When Congress gets tired of leaving oversight of public education to local and state decision-makers, it should replace ESSA’s accountability fuzziness with specificity. Note that specificity and narrowness are not the same thing — a specific federal accountability system need not replicate NCLB’s narrow one. The federal government should be more prescriptive in defining what it expects from schools, but that prescription can also include a wider range of data points — academic proficiency and growth across a range of subjects including math, reading, science, civics and more. It should include inputs like funding alongside outputs. It should be as broad as possible … so long as it gives states less leeway to shape accountability systems.

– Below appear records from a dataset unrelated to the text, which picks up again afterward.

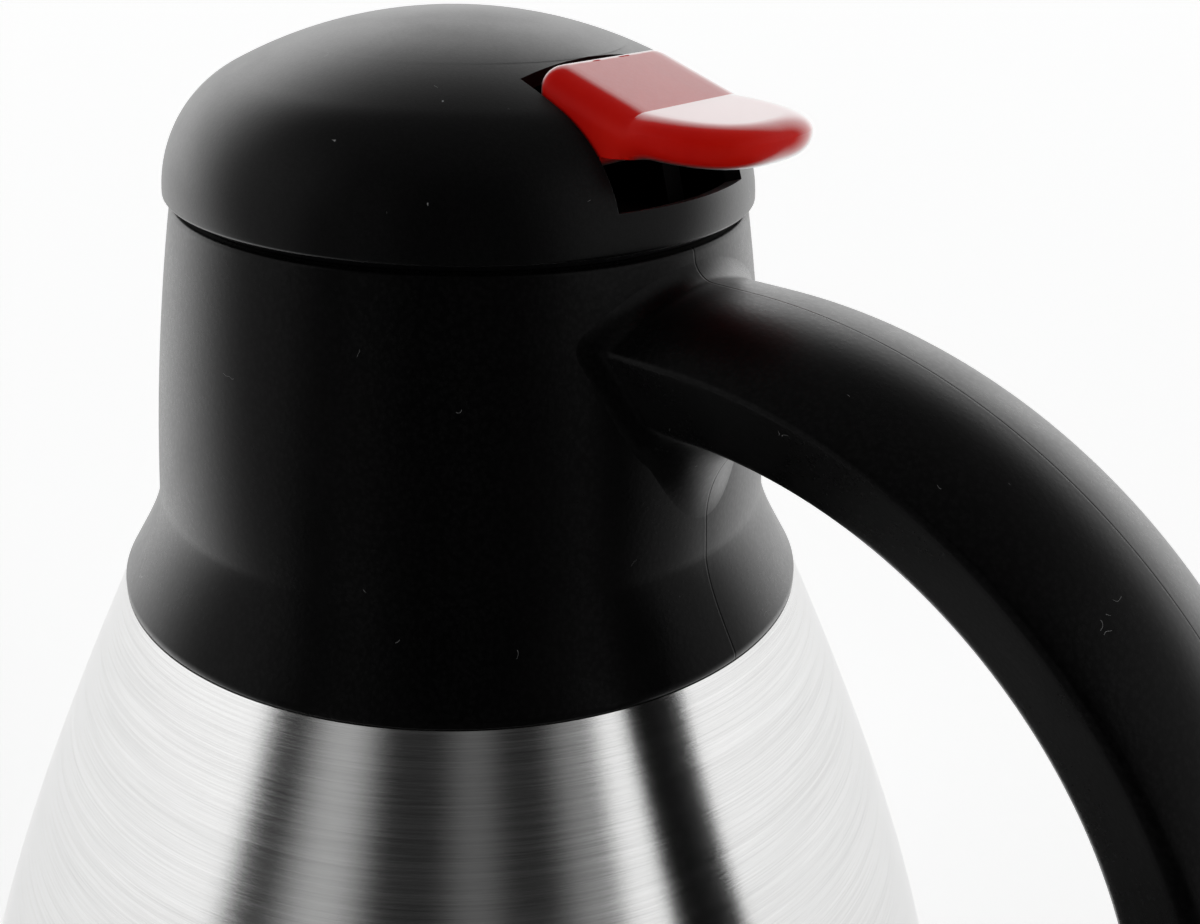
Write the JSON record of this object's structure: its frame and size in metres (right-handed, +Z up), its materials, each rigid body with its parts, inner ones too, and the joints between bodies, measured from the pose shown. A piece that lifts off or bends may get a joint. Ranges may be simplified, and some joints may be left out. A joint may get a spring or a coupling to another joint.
{
  "type": "thermal carafe",
  "caption": "Bell-shaped double-walled steel thermal carafe with a flared collar, an arched handle and a domed screw-in stopper opened by a press lever.",
  "frame": {"origin": "on the jug's axis, in the plane that the foot pad stands on", "axes": "+Z up along the jug's axis, +X towards the handle, -X towards the pouring beak; the jug is the same on both sides of the XZ plane"},
  "size_m": [0.2122, 0.1632, 0.1998],
  "materials": {
    "brushed_steel": "satin, brushed up and down",
    "inner_steel": "plain drawn steel",
    "small_steel": "plain",
    "black_plastic": "fine grained satin",
    "dome_plastic": "fine grained matte",
    "inner_plastic": "plain moulded",
    "red_plastic": "semi-gloss",
    "silicone": "matte, pale",
    "foot_rubber": "matte"
  },
  "bodies": {
    "jug": {"outer_shell": "brushed_steel", "shell_bottom": "inner_steel", "vacuum_plug": "small_steel", "inner_flask": "inner_steel", "inner_bottom": "inner_steel", "base_cup": "black_plastic", "foot_pad": "foot_rubber", "handle_bracket": "small_steel", "handle_screw": "small_steel", "collar_and_handle": "black_plastic", "handle_cover": "black_plastic", "neck_nut": "inner_plastic", "mouth_gasket": "silicone", "pouring_ring": "inner_plastic"},
    "stopper_ring": {"stopper_seal": "silicone"},
    "stopper": {"stopper_cup": "inner_plastic", "stopper_deck": "inner_plastic", "stem_seal": "silicone", "dome_cover": "dome_plastic", "lever_pin": "small_steel", "valve_spring": "small_steel"},
    "lever": {"lever": "red_plastic"},
    "valve": {"valve_stem": "small_steel", "stem_washer": "small_steel", "valve_disc": "inner_plastic", "valve_seal": "silicone"}
  },
  "joints": [
    {"name": "stopper_lift", "type": "slide", "parent": "jug", "child": "stopper_ring", "axis": [0, 0, 1], "range_m": [0, 0.08]},
    {"name": "stopper_turn", "type": "hinge", "parent": "stopper_ring", "child": "stopper", "pos_m": [0, 0, 0.1351], "axis": [0, 0, 1], "range_deg": [0, 90]},
    {"name": "lever_press", "type": "hinge", "parent": "stopper", "child": "lever", "pos_m": [0.025, 0, 0.1866], "axis": [0, 1, 0], "range_deg": [0, 12], "stiffness_Nm_per_rad": 0.375, "springref_deg": -11.46},
    {"name": "valve_lift", "type": "slide", "parent": "stopper", "child": "valve", "axis": [0, 0, 1], "range_m": [0, 0.0053], "deforming": ["valve_spring"]}
  ],
  "couplings": [
    {"joint": "valve_lift", "follows": "lever_press", "m_per_rad": 0.025}
  ]
}
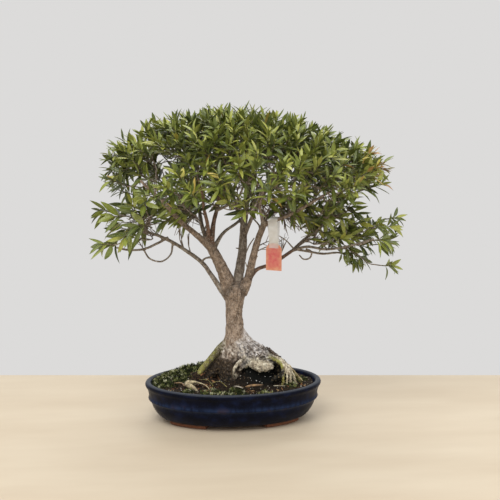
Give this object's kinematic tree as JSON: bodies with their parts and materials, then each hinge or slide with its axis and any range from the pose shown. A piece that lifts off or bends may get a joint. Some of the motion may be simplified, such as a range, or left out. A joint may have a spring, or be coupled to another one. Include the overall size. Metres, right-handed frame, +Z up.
{
  "type": "willow leaf ficus bonsai",
  "caption": "Miniature ficus tree with narrow willow-like leaves, standing on its root hood in the soil of a shallow oval glazed pot with feet, with a plain hanging tag.",
  "frame": {"origin": "middle of the whole plant in plan, at the height of the surface that the pot's feet stand on", "axes": "+Z up, +X to the right along the pot's length as seen from its front, +Y away from the front"},
  "size_m": [0.4459, 0.3324, 0.4512],
  "materials": {
    "pot_glaze": "dark blue glaze, glossy, with unglazed clay feet",
    "screen_plastic": "moulded plastic net",
    "soil": "gritty potting soil with moss and litter, matte",
    "bark": "smooth ficus bark, matte",
    "leaf": "leathery leaf with a waxy sheen",
    "tag_clear": "translucent plastic film",
    "tag_pink": "bare pink plastic plate"
  },
  "bodies": {
    "root": {"pot": "pot_glaze", "drain_screen_left": "screen_plastic", "drain_screen_right": "screen_plastic", "soil": "soil", "tree": "bark", "spray_01": "leaf", "spray_02": "leaf", "spray_03": "leaf", "spray_04": "leaf", "spray_05": "leaf", "spray_06": "leaf", "spray_07": "leaf", "spray_08": "leaf", "spray_09": "leaf", "spray_10": "leaf", "spray_11": "leaf", "spray_12": "leaf", "spray_13": "leaf", "spray_14": "leaf", "spray_15": "leaf", "spray_16": "leaf", "spray_17": "leaf", "spray_18": "leaf", "spray_19": "leaf", "spray_20": "leaf", "spray_21": "leaf", "spray_22": "leaf", "spray_23": "leaf", "spray_24": "leaf", "spray_25": "leaf", "spray_26": "leaf", "spray_27": "leaf", "spray_28": "leaf", "spray_29": "leaf", "spray_30": "leaf", "spray_31": "leaf", "spray_32": "leaf", "spray_33": "leaf", "spray_34": "leaf", "spray_35": "leaf", "spray_36": "leaf", "spray_37": "leaf", "spray_38": "leaf", "spray_39": "leaf", "spray_40": "leaf", "spray_41": "leaf", "spray_42": "leaf", "spray_43": "leaf", "spray_44": "leaf", "spray_45": "leaf", "spray_46": "leaf", "spray_47": "leaf", "spray_48": "leaf", "spray_49": "leaf", "spray_50": "leaf", "spray_51": "leaf", "spray_52": "leaf", "spray_53": "leaf", "tag_strap": "tag_clear", "tag_label": "tag_pink"}
  },
  "joints": []
}
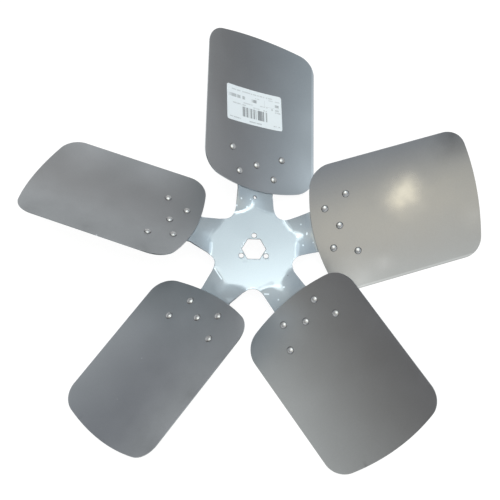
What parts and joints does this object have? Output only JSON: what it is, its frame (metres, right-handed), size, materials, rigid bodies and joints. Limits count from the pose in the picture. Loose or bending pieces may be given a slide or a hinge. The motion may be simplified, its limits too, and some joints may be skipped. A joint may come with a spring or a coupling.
{
  "type": "axial fan impeller",
  "caption": "Axial fan impeller: cambered sheet-metal blades riveted to the twisted arms of a flat star-shaped spider, with a hexagonal centre hole, a bolt circle and a paper label.",
  "frame": {"origin": "centre of the bolt circle, on the hub's front face", "axes": "+Z along the axis of rotation, towards the discharge side; +Y along the arm that carries the label; +X completes a right-handed frame"},
  "size_m": [0.5989, 0.5817, 0.0938],
  "materials": {
    "spider_sheet": "zinc-plated sheet, satin",
    "blade_sheet": "mill finish, satin",
    "rivets": "bright",
    "label": "matt paper"
  },
  "bodies": {
    "root": {"spider": "spider_sheet", "blade_1": "blade_sheet", "blade_2": "blade_sheet", "blade_3": "blade_sheet", "blade_4": "blade_sheet", "blade_5": "blade_sheet", "rivets": "rivets", "label": "label"}
  },
  "joints": []
}
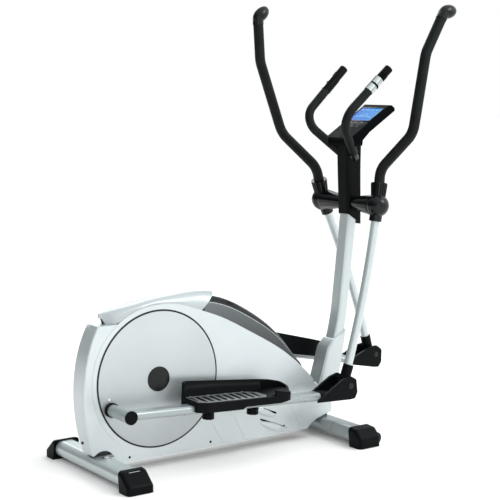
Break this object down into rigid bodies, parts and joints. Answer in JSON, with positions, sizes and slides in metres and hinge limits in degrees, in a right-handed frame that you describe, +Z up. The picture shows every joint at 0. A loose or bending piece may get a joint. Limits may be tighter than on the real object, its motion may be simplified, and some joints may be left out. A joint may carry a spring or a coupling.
{
  "type": "elliptical trainer",
  "caption": "Rear-crank elliptical cross trainer with swing arms, tray pedals on long bars, an enclosed belt-driven flywheel, fixed pulse handlebars and a console.",
  "frame": {"origin": "on the floor, below the middle of the machine's overall length and width", "axes": "+X forward, the way the user faces, +Y to the user's left, +Z up"},
  "size_m": [1.4737, 0.667, 1.661],
  "materials": {
    "silver_casing": "satin silver-white moulded plastic",
    "smoked_panel": "smoky dark moulded panel",
    "silver_paint": "silver paint",
    "frame_steel": "black powder coat",
    "black_paint": "black paint under the foam",
    "bearing_steel": "turned steel",
    "flywheel_iron": "machined cast iron",
    "black_plastic": "satin black moulding",
    "black_gloss": "semi-gloss black moulding",
    "grip_foam": "matte closed-cell foam grip",
    "belt_rubber": "ribbed drive belt",
    "wheel_rubber": "solid rubber wheel",
    "pulse_metal": "bright contact plate",
    "tread_metal": "silver grip strips",
    "screen_blue": "blue display",
    "button_grey": "dark grey key"
  },
  "bodies": {
    "frame": {"casing_left_shell": "silver_casing", "casing_right_shell": "silver_casing", "casing_hood": "silver_casing", "casing_inset_panel": "smoked_panel", "casing_front_cover": "silver_casing", "base_frame": "frame_steel", "rear_stabilizer": "silver_paint", "front_stabilizer": "silver_paint", "stabilizer_end_caps": "black_plastic", "crank_bearings": "bearing_steel", "drive_belt": "belt_rubber", "brake_magnet": "frame_steel", "mast_tube": "silver_paint", "mast_sheath": "silver_casing", "mast_shroud": "black_plastic", "pivot_axle": "bearing_steel", "console_housing": "black_plastic", "console_screen": "screen_blue", "left_fixed_handlebar": "black_paint", "right_fixed_handlebar": "black_paint", "fixed_bar_foam": "grip_foam", "pulse_pads": "pulse_metal", "fixed_bar_end_caps": "black_plastic", "power_inlet": "black_plastic"},
    "crank": {"crank_axle": "bearing_steel", "crank_discs": "silver_casing", "hub_caps": "black_gloss", "drive_pulley": "black_plastic"},
    "flywheel": {"flywheel": "flywheel_iron"},
    "left_arm": {"left_pivot_housing": "black_gloss", "left_upper_tube": "black_paint", "left_grip_foam": "grip_foam", "left_grip_knob": "grip_foam", "left_lower_tube": "silver_paint", "left_lower_boot": "black_plastic"},
    "left_bar": {"left_pedal_bar": "silver_paint", "left_hub_trim": "black_plastic", "left_bar_pins": "bearing_steel", "left_fork_covers": "black_plastic", "left_pedal": "black_plastic", "left_pedal_tread": "tread_metal", "left_pedal_knobs": "black_plastic"},
    "left_wheel": {"left_transport_wheel": "wheel_rubber"},
    "right_arm": {"right_pivot_housing": "black_gloss", "right_upper_tube": "black_paint", "right_grip_foam": "grip_foam", "right_grip_knob": "grip_foam", "right_lower_tube": "silver_paint", "right_lower_boot": "black_plastic"},
    "right_bar": {"right_pedal_bar": "silver_paint", "right_hub_trim": "black_plastic", "right_bar_pins": "bearing_steel", "right_fork_covers": "black_plastic", "right_pedal": "black_plastic", "right_pedal_tread": "tread_metal", "right_pedal_knobs": "black_plastic"},
    "right_wheel": {"right_transport_wheel": "wheel_rubber"},
    "left_button": {"console_button_left": "button_grey"},
    "centre_button": {"console_button_centre": "button_grey"},
    "right_button": {"console_button_right": "button_grey"}
  },
  "joints": [
    {"name": "crank_spin", "type": "hinge", "parent": "frame", "child": "crank", "pos_m": [-0.438, 0, 0.318], "axis": [0, 1, 0], "continuous": true},
    {"name": "flywheel_spin", "type": "hinge", "parent": "frame", "child": "flywheel", "pos_m": [-0.008, 0, 0.26], "axis": [0, 1, 0], "continuous": true},
    {"name": "right_arm_swing", "type": "hinge", "parent": "frame", "child": "right_arm", "pos_m": [0.467, -0.168, 0.898], "axis": [0, 1, 0], "range_deg": [-34.4, 1.9]},
    {"name": "left_arm_swing", "type": "hinge", "parent": "frame", "child": "left_arm", "pos_m": [0.467, 0.168, 0.898], "axis": [0, 1, 0], "range_deg": [-2, 34.5]},
    {"name": "right_bar_pivot", "type": "hinge", "parent": "right_arm", "child": "right_bar", "pos_m": [0.32269, -0.149, 0.21914], "axis": [0, 1, 0], "range_deg": [-2.61, 43.83]},
    {"name": "left_bar_pivot", "type": "hinge", "parent": "left_arm", "child": "left_bar", "pos_m": [0.70326, 0.149, 0.24542], "axis": [0, 1, 0], "range_deg": [-43.83, 2.61]},
    {"name": "left_wheel_spin", "type": "hinge", "parent": "frame", "child": "left_wheel", "pos_m": [0.379, 0.272, 0.026], "axis": [0, 1, 0], "continuous": true},
    {"name": "right_wheel_spin", "type": "hinge", "parent": "frame", "child": "right_wheel", "pos_m": [0.379, -0.272, 0.026], "axis": [0, 1, 0], "continuous": true},
    {"name": "left_button_press", "type": "slide", "parent": "frame", "child": "left_button", "axis": [0.5373, 0, -0.8434], "range_m": [0, 0.0012], "stiffness_N_per_m": 400},
    {"name": "centre_button_press", "type": "slide", "parent": "frame", "child": "centre_button", "axis": [0.5373, 0, -0.8434], "range_m": [0, 0.0012], "stiffness_N_per_m": 400},
    {"name": "right_button_press", "type": "slide", "parent": "frame", "child": "right_button", "axis": [0.5373, 0, -0.8434], "range_m": [0, 0.0012], "stiffness_N_per_m": 400}
  ],
  "couplings": [
    {"joint": "flywheel_spin", "follows": "crank_spin", "ratio": 9},
    {"joint": "left_arm_swing", "follows": "right_arm_swing", "ratio": -1},
    {"joint": "right_bar_pivot", "follows": "right_arm_swing", "ratio": -1.2683},
    {"joint": "left_bar_pivot", "follows": "right_arm_swing", "ratio": 1.2683}
  ]
}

Third: We should dramatically expand the amount the federal government spends on public education, partly with an eye toward expanding access to early childhood education and connecting it with K-12 schools. There’s considerable political energy behind expanding access to early childhood education. But the bulk of federal early education dollars sit in the Department of Health and Human Services’ Head Start program, not the Department of Education. Research suggests that the advantages of early education investments can fade when these programs feed into ineffective K-12 schools. As such, when Congress commits to increasing federal funding for public education, it should build greater access to pre-K and help elementary schools adjust their practice to build on these new early education programs.

Fourth: We should avoid mandating priorities that federal policies are bad at advancing, no matter how worthy they seem. For instance, we know that family engagement matters for students. We know that social and emotional learning is a critical component of academic success. But we don’t have any meaningful model of how to advance these by means of federal interventions, largely because they’re equal parts hard to mandate and measure. The federal government’s historical role has been to put pressure on inequitable state and local education structures and, in turn, force decision-makers at those levels to make changes. Basically, every public school could be better at engaging students’ families. But it’s not clear how the federal government can drive that shift in behavior. When Congress prepares to fix ESSA, it should focus federal resources and energy on specific issues that federal mandates can actually address.

There’s much more, some of which builds on campaign ideas already in the ether. The federal government could pay teachers better. It could refuse to provide full funding under ESSA to states that allow privileged communities to further school segregation by seceding from existing school districts. It could ramp up federal investments in school infrastructure to accelerate the pace of much-needed repairs. It could identify and fund broader education research on a host of education priorities. And so on and so forth.

Of course, most of this is too detailed and/or politically dangerous for any candidate to take out on the trail. So no one’s campaigning on ESSA. The administration has yet to show any interest in meaningful leadership on systemic K-12 education reform. And, yes, given the state of our democracy, it’s a terrifyingly open question whether we’ll have the will and/or bandwidth to rethink the contours of public education in America.

But the deadline is still looming — the end of next school year — and we clearly won’t even be ready to start thinking about fixing ESSA if we don’t start talking about it.